Data shown:

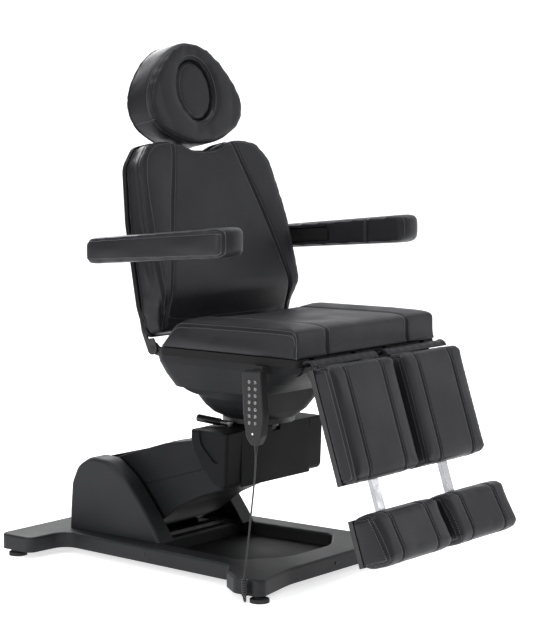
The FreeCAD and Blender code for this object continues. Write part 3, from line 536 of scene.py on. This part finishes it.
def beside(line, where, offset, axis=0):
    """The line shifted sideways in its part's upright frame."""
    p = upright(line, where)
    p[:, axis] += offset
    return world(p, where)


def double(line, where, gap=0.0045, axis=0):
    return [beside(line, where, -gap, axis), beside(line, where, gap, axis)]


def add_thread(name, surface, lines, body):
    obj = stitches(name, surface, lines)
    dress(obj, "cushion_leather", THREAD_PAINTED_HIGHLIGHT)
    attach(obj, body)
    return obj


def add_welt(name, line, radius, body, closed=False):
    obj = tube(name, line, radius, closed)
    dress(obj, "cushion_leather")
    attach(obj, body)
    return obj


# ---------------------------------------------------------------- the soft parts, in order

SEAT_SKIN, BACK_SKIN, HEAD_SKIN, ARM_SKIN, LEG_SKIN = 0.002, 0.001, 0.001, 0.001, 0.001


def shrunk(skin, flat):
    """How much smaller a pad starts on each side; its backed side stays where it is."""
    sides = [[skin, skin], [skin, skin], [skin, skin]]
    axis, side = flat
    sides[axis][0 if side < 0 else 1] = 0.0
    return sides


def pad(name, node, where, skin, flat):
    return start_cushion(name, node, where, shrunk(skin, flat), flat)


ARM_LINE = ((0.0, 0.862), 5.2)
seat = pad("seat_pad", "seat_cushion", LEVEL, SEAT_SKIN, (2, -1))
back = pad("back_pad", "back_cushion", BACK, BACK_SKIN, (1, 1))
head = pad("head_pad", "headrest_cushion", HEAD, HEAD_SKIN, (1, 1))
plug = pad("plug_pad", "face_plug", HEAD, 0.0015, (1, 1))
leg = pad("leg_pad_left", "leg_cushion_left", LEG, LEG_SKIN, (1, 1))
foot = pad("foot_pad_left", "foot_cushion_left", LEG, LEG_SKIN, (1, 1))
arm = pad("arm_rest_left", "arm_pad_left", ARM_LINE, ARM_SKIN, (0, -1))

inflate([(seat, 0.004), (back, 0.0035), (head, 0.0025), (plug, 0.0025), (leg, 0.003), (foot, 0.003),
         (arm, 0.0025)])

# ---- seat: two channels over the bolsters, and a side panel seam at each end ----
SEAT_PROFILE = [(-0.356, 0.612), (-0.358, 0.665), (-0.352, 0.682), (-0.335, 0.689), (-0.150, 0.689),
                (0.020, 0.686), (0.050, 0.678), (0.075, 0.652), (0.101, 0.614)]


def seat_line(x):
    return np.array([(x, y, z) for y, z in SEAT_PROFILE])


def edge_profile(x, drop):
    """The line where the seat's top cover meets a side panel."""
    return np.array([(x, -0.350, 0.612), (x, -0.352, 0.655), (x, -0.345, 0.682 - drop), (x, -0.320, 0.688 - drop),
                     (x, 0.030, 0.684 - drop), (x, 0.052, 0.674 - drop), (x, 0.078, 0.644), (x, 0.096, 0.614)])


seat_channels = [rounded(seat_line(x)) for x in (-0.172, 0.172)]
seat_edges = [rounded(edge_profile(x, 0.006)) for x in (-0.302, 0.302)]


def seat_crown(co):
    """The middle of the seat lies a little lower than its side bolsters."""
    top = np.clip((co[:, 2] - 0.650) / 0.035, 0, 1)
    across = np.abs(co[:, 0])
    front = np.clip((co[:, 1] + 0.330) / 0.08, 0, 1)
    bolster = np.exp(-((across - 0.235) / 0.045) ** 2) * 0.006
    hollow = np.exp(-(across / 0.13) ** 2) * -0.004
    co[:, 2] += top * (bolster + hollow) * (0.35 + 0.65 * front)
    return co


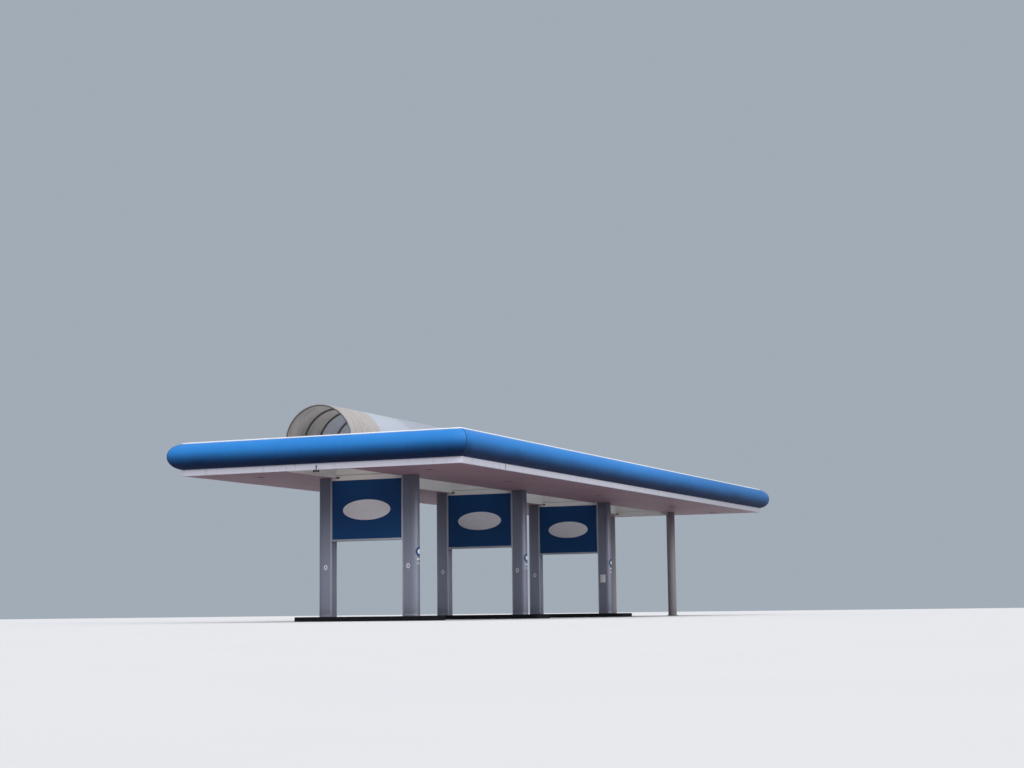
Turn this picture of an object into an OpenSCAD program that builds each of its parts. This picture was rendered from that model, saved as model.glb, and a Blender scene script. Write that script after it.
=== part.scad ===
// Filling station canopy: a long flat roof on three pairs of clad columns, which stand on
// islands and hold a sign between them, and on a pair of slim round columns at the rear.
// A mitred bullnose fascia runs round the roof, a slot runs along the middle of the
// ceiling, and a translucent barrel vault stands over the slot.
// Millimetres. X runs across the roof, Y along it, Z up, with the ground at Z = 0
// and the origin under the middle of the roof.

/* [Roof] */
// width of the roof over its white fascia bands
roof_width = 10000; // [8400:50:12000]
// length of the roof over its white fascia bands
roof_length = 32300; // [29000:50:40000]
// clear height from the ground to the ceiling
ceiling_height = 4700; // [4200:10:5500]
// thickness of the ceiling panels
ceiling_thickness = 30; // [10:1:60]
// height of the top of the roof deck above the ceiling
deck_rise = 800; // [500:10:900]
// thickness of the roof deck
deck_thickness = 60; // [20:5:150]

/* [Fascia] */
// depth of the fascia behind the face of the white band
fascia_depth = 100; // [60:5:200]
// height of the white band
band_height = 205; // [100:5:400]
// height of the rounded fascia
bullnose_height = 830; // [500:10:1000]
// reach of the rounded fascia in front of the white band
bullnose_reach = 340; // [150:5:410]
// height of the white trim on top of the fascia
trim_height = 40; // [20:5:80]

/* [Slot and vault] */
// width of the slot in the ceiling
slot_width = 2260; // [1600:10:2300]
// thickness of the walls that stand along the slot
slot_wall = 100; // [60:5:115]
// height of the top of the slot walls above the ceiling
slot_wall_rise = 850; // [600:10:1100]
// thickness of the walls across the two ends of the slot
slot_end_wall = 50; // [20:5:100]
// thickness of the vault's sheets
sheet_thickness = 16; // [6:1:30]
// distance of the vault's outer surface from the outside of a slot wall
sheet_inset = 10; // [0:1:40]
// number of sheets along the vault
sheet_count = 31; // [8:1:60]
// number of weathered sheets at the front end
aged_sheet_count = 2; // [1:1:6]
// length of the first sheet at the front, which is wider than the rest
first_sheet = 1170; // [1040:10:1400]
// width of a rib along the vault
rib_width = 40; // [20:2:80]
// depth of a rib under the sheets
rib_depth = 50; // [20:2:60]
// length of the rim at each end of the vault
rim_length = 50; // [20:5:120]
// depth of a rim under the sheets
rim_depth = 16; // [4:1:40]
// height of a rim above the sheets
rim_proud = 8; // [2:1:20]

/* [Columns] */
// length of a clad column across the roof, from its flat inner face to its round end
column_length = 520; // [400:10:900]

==

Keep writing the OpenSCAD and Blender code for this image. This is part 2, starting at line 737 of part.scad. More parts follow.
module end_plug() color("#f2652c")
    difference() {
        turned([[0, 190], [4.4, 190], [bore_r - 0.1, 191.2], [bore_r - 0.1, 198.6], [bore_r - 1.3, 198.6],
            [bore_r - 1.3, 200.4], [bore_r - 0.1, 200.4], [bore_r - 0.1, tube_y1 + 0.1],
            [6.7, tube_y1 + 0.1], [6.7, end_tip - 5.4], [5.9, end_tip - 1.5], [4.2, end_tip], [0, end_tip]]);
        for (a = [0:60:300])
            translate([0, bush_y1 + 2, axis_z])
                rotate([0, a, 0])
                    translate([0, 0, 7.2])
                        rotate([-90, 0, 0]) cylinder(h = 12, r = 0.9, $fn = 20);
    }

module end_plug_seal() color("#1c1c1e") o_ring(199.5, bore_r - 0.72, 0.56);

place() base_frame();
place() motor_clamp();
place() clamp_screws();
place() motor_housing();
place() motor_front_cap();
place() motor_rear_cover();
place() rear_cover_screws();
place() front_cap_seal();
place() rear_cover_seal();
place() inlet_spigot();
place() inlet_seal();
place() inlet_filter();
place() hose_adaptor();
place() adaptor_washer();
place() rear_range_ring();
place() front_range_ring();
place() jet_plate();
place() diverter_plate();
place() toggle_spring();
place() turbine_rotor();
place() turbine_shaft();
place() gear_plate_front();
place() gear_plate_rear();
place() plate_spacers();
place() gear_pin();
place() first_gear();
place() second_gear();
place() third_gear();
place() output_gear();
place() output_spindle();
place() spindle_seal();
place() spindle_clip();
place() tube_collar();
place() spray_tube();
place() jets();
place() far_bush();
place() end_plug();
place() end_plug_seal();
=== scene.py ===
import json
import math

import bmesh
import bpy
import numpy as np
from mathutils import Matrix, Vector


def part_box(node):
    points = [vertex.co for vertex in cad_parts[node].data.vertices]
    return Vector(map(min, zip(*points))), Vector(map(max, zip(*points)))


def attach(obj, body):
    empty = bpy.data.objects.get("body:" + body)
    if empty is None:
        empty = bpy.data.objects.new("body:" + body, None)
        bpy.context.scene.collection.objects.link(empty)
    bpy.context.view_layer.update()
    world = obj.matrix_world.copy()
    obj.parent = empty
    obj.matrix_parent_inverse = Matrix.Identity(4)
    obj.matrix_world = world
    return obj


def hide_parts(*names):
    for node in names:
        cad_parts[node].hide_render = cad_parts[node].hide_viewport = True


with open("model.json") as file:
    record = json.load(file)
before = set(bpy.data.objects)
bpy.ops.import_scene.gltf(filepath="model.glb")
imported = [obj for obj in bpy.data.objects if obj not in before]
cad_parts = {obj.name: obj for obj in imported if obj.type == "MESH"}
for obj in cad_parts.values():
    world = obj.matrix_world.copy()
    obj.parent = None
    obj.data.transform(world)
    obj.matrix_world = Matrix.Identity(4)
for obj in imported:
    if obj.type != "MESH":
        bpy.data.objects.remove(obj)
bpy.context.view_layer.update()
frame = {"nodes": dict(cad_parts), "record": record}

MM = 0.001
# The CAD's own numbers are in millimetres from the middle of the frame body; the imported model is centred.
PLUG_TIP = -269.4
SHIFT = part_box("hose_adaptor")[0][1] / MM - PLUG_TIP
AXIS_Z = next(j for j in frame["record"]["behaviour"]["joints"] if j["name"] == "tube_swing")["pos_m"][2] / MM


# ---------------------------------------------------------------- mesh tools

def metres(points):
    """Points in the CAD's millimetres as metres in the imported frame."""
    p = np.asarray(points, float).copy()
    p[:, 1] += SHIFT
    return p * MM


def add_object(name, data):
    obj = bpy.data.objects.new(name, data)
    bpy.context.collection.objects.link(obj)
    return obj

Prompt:
Provide an exact reproduction of only those lines that start at the line containing "place() second_gear();" and end at the line containing "imported = [obj", inclusive.

Finished answer:
place() second_gear();
place() third_gear();
place() output_gear();
place() output_spindle();
place() spindle_seal();
place() spindle_clip();
place() tube_collar();
place() spray_tube();
place() jets();
place() far_bush();
place() end_plug();
place() end_plug_seal();
=== scene.py ===
import json
import math

import bmesh
import bpy
import numpy as np
from mathutils import Matrix, Vector


def part_box(node):
    points = [vertex.co for vertex in cad_parts[node].data.vertices]
    return Vector(map(min, zip(*points))), Vector(map(max, zip(*points)))


def attach(obj, body):
    empty = bpy.data.objects.get("body:" + body)
    if empty is None:
        empty = bpy.data.objects.new("body:" + body, None)
        bpy.context.scene.collection.objects.link(empty)
    bpy.context.view_layer.update()
    world = obj.matrix_world.copy()
    obj.parent = empty
    obj.matrix_parent_inverse = Matrix.Identity(4)
    obj.matrix_world = world
    return obj


def hide_parts(*names):
    for node in names:
        cad_parts[node].hide_render = cad_parts[node].hide_viewport = True


with open("model.json") as file:
    record = json.load(file)
before = set(bpy.data.objects)
bpy.ops.import_scene.gltf(filepath="model.glb")
imported = [obj for obj in bpy.data.objects if obj not in before]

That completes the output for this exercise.